I have started to learn solace pub sub. First I have tried to create Queues in Event broker and using AMQP protocol I am able to publish and subscribe. No issues with this.



But I have tried to create Application in event designer and added the event to environment. Now I am not sure how to publish and consume this event. Do you have any blogs for this how to do it.



Comments

  • Aaron
    Aaron Member, Administrator, Moderator, Employee Posts: 644 admin

    Hi @User, welcome to the Community. That's quite the creative username you've got there..! 😉

    Ok, so you've designed an app and an event and a schema in Event Portal. Cool. But you still have to code it. You can download the AsyncAPI schema for your application (you'll find it in the "dot dot dot" menu), and from there you can use a number of different code generators to build a working skeleton app. There is (not yet) no magic way of just designing an app in Event Portal and then just deploying it as a running instance. I think we're working on that though.

    Did you try following the various tutorials and sample data in the Event Portal? https://github.com/SolaceLabs/event-portal-samples

  • Muni
    Muni Member Posts: 3

    Hi Aron,

    Thanks. All the references I find is all about creating app. Is there any sample code which is consuming AsyncAPI? java or python.

    What would be the user credentials to consume this?

    I am quite new to soalce and bear with me the basic question. Why do we have two options (event portal and event broker) to design a EDA?


    Apart from viewing EDA graphically what difference does it make creating EDA in Event portal. Actually if we design in pub sub event broker, even rest clients can call this.

    What would you suggest for new comer? Should one spend time and design and learn EDA first with event broker instead of event portal.

  • Tamimi
    Tamimi Member, Administrator, Employee Posts: 541 admin

    Hey @Muni - you are asking all the great and valid questions when it comes to being new to EDA! First off, welcome to the Solace Community.

    I would like to step back and take a higher perspective on EDA before addressing your questions. When it comes to building and using APIs in general (whether asynchronous Event APIs or synchronous REST APIs) you should take into account two main aspets: Design-Time and Run-Time. In an extremely simplified manner:

    Design Time: This involves all the activities and tooling required to design, govern, document, collaborate, share, expose, and manage your APIs. For example, API Portals in the REST API world fit in this category

    Run Time: This involves all the activities and tooling required to actually run and interact with your APIs. For example, in the REST API world this would be an API Gateway.

    To read more about this check out this blog https://solace.com/blog/api-management-event-management/

    Now from an EDA perspective, you can think of the Event Portal (EP) as your design time component where you can design your event driven architecture. And the Event Broker as your run-time component of the EDA system where event streaming and data movement (i.e. pub/sub) occurs. Note: Pub/Sub is one of many message exchange patterns in EDA!

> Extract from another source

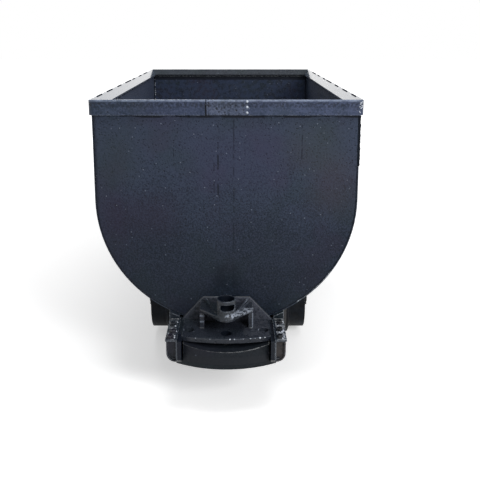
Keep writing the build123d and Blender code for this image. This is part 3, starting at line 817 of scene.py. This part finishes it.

    It is important to note that while the Event Portal is primarily used (and promoted) as a design time tool for EDA, it is envisioned to be more than that. We are on the path to closing the loop between design and run time through the introduction of Discovery and Audit in EP that will marry the two worlds together. Infrastructure provisioning of the broker from the the portal is also on the roadmap.

    Another way to marry the two worlds of design and run time in EDA is what @Aaron mentioned --> through the use of AsyncAPI you can install application specification from EP and use code generators to translate your designed spec file to a runnable runtime application. A simple google and YouTube search will expose a good amount of resources on AsyncAPI, code generation, and other details that will help. To relate this to the REST world, AsyncAPI to EDA is what OpenAPI is to REST. There are alot of talks and resources on Youtube that will help with explaining those concepts as well.

    Hopefully this helps with clearing out some of the confusion you had and get you on the right path for your EDA journey!